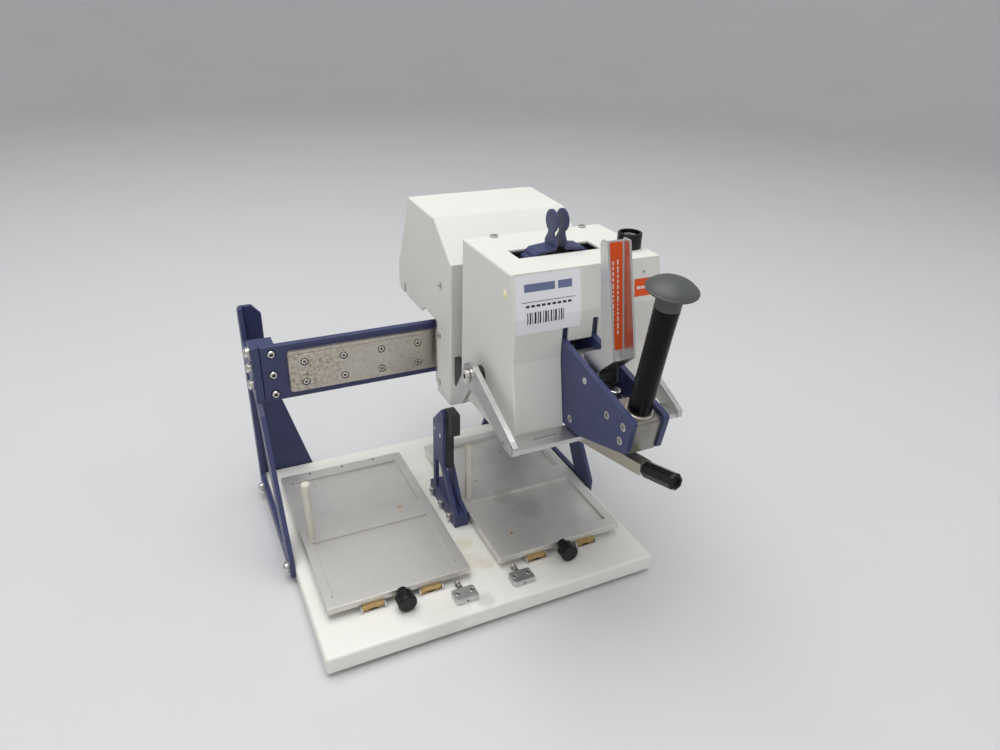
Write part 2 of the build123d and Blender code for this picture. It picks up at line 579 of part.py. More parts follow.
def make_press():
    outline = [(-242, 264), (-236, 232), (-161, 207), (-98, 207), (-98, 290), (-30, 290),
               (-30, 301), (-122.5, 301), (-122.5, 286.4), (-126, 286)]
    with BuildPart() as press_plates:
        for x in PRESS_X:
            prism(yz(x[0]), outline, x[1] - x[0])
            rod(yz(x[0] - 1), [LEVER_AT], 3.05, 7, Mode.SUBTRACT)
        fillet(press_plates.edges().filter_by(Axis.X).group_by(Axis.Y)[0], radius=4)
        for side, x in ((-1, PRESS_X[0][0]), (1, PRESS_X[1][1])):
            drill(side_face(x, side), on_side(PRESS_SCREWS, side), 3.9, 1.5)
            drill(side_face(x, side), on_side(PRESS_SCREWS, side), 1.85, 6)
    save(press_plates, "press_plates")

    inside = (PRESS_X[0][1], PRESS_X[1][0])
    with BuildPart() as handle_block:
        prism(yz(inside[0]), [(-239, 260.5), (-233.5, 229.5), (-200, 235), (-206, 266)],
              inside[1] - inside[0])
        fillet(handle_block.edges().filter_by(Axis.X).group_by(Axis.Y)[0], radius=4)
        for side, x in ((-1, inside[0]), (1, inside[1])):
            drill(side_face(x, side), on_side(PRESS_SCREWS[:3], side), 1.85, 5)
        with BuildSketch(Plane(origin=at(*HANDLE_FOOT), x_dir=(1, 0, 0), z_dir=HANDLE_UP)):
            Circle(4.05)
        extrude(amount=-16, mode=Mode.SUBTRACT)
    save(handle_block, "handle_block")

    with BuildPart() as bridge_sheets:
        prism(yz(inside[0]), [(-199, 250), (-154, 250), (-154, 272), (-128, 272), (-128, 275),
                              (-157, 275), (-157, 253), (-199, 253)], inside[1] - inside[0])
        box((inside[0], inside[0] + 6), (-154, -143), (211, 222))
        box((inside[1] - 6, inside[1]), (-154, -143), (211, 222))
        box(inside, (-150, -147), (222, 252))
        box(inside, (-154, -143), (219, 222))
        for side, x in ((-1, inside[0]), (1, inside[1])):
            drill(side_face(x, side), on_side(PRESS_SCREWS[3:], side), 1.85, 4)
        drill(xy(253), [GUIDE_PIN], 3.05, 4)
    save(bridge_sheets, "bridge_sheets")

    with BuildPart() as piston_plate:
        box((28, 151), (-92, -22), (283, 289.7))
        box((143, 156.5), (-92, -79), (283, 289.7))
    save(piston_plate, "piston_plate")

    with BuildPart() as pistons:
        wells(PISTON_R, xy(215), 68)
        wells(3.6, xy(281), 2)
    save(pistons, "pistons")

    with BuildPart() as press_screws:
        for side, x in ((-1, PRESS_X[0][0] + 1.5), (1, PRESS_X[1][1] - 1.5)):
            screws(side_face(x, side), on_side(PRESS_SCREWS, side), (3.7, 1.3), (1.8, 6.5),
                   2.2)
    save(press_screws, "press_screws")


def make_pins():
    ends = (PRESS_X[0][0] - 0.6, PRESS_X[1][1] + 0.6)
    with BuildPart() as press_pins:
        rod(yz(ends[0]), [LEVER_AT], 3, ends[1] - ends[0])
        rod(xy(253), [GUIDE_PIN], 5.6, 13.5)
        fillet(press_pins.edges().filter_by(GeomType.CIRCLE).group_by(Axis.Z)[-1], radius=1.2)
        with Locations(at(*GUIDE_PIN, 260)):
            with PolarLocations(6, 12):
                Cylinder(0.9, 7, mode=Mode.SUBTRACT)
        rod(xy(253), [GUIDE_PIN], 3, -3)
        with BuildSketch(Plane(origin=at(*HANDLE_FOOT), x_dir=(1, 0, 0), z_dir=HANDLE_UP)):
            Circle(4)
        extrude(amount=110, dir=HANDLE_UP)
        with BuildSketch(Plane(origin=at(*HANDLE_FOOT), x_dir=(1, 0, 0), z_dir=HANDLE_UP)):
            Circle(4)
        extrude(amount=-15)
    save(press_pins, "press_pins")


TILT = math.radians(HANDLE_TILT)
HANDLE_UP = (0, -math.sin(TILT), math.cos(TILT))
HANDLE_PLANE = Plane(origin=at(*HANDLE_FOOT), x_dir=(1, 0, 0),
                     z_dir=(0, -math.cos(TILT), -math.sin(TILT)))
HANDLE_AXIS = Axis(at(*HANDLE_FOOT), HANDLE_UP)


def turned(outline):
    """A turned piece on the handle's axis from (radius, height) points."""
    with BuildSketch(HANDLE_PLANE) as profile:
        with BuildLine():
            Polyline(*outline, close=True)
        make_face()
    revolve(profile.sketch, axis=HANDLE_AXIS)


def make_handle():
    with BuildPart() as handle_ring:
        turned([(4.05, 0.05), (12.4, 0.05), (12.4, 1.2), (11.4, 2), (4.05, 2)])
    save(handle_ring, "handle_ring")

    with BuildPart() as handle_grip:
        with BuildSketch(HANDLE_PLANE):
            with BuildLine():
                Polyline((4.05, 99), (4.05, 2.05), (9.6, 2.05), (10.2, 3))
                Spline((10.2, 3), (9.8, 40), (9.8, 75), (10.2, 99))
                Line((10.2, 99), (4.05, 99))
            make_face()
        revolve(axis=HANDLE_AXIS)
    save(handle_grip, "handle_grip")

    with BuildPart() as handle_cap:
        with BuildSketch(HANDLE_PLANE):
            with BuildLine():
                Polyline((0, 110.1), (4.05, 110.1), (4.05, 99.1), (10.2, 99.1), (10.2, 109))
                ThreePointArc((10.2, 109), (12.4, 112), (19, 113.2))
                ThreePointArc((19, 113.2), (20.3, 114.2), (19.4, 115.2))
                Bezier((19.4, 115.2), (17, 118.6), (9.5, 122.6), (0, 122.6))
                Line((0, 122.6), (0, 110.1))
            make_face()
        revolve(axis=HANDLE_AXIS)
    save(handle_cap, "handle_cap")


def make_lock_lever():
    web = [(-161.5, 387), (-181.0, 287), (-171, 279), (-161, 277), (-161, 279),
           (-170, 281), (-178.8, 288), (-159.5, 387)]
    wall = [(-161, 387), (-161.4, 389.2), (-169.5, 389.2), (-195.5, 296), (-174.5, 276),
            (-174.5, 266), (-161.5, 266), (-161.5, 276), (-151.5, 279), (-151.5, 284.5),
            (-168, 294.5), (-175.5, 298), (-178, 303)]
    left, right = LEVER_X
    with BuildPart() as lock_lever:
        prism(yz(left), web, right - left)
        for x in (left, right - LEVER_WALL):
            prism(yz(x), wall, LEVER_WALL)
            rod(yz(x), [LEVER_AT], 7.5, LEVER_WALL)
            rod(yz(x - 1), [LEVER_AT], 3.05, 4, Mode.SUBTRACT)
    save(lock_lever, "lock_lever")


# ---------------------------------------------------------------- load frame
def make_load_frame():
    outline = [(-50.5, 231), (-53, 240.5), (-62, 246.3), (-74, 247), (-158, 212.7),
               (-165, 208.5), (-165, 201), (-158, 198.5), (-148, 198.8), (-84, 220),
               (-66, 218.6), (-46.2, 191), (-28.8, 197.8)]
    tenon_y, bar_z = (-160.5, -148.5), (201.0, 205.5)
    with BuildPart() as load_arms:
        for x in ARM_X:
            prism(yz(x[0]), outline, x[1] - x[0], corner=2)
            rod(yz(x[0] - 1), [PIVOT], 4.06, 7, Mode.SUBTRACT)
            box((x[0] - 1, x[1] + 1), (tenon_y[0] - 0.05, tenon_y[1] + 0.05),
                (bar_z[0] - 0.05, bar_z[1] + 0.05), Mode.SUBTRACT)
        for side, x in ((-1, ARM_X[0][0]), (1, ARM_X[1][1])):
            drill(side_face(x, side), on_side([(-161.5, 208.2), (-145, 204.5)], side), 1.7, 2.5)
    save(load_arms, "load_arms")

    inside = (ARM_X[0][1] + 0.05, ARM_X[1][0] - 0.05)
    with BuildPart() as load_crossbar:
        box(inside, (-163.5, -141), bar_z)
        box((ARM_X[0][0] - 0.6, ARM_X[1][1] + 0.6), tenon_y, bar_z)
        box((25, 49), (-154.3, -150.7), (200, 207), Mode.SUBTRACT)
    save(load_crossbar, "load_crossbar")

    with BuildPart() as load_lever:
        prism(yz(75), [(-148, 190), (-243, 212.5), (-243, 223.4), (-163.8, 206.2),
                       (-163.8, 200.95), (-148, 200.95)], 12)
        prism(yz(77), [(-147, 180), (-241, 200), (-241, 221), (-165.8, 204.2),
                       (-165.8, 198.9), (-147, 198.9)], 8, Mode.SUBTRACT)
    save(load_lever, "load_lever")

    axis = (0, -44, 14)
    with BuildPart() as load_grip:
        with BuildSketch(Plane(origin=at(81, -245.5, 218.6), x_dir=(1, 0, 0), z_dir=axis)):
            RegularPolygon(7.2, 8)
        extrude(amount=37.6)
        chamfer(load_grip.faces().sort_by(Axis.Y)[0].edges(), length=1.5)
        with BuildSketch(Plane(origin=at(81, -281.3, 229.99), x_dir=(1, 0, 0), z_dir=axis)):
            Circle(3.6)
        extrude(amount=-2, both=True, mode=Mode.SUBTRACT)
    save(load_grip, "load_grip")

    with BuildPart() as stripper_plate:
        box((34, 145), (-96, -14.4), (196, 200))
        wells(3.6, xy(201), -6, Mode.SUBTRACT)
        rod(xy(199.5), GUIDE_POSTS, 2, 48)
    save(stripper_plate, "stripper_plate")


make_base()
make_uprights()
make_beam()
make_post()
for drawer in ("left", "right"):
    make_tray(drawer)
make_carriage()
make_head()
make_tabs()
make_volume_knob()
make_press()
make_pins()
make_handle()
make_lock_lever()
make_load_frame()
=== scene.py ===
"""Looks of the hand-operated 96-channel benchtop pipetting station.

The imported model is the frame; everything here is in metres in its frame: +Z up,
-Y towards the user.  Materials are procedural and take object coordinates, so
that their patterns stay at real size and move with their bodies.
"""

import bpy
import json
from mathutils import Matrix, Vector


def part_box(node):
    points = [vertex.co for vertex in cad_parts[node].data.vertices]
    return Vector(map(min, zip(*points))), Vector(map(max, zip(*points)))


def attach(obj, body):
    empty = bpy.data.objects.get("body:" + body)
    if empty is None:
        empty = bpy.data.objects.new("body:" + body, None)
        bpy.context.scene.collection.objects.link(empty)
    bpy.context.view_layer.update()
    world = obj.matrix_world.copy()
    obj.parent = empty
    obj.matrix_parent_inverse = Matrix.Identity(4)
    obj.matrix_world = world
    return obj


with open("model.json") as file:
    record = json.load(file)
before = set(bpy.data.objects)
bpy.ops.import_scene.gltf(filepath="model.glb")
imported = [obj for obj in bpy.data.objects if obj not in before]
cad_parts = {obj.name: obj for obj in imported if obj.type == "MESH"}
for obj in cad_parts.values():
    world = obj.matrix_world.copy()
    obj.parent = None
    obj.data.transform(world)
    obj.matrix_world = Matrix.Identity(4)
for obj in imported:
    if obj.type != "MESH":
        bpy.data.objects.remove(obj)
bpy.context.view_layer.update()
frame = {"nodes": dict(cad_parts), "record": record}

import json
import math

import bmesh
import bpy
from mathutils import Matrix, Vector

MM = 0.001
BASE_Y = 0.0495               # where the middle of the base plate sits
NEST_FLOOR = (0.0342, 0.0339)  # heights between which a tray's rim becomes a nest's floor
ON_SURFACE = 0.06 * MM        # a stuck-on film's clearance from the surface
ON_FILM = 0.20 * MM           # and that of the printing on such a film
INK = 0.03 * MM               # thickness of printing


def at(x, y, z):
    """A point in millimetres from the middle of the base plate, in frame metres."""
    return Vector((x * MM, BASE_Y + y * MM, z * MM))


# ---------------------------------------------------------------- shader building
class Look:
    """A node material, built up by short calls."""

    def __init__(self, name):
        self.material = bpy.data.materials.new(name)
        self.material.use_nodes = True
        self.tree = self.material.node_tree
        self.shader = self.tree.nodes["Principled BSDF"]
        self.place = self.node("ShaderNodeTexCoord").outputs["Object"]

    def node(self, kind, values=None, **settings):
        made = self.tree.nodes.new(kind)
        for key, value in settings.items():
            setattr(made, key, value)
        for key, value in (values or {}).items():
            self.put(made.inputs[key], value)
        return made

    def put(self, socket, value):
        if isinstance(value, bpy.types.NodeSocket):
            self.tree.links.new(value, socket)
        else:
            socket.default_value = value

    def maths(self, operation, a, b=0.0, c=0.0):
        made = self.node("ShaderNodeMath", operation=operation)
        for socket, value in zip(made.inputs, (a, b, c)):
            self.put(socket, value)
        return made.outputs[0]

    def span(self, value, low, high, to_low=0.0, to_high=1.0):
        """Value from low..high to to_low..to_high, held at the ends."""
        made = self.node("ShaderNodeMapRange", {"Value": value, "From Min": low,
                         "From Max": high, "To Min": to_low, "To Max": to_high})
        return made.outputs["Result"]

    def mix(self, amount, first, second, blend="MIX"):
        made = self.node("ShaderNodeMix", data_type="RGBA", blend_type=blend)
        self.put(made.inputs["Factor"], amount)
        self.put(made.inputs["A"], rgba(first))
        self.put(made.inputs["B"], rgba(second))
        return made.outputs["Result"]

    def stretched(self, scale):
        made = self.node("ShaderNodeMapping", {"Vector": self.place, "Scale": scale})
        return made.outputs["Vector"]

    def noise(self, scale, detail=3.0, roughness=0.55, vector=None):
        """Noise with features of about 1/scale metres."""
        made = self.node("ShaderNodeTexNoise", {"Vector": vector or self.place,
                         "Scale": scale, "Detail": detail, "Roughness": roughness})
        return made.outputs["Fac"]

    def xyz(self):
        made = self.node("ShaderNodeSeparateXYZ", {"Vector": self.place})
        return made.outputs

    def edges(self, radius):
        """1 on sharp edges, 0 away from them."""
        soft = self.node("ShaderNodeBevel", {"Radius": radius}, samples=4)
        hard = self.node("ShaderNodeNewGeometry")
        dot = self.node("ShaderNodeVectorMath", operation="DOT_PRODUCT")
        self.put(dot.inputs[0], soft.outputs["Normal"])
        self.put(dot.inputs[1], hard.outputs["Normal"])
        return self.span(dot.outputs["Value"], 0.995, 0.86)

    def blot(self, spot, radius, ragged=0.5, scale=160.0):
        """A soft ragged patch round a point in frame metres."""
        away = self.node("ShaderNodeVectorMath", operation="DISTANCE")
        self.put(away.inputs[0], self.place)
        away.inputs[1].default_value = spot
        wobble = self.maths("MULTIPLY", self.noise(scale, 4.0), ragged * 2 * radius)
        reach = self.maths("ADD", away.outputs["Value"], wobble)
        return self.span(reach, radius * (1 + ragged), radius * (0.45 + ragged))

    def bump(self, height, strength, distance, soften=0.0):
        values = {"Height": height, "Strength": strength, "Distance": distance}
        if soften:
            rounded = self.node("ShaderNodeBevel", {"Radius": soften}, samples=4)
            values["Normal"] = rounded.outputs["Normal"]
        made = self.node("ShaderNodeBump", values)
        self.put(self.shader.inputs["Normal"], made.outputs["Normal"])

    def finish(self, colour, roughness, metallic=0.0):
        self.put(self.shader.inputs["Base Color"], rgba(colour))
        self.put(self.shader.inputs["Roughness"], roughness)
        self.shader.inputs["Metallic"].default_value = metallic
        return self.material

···

**Objective:** Reproduce verbatim only the segment of the listing bounded by the line containing "make_base()" and the line containing "record = json.load(file)", with both boundary lines included.

**Result below:**
make_base()
make_uprights()
make_beam()
make_post()
for drawer in ("left", "right"):
    make_tray(drawer)
make_carriage()
make_head()
make_tabs()
make_volume_knob()
make_press()
make_pins()
make_handle()
make_lock_lever()
make_load_frame()
=== scene.py ===
"""Looks of the hand-operated 96-channel benchtop pipetting station.

The imported model is the frame; everything here is in metres in its frame: +Z up,
-Y towards the user.  Materials are procedural and take object coordinates, so
that their patterns stay at real size and move with their bodies.
"""

import bpy
import json
from mathutils import Matrix, Vector


def part_box(node):
    points = [vertex.co for vertex in cad_parts[node].data.vertices]
    return Vector(map(min, zip(*points))), Vector(map(max, zip(*points)))


def attach(obj, body):
    empty = bpy.data.objects.get("body:" + body)
    if empty is None:
        empty = bpy.data.objects.new("body:" + body, None)
        bpy.context.scene.collection.objects.link(empty)
    bpy.context.view_layer.update()
    world = obj.matrix_world.copy()
    obj.parent = empty
    obj.matrix_parent_inverse = Matrix.Identity(4)
    obj.matrix_world = world
    return obj


with open("model.json") as file:
    record = json.load(file)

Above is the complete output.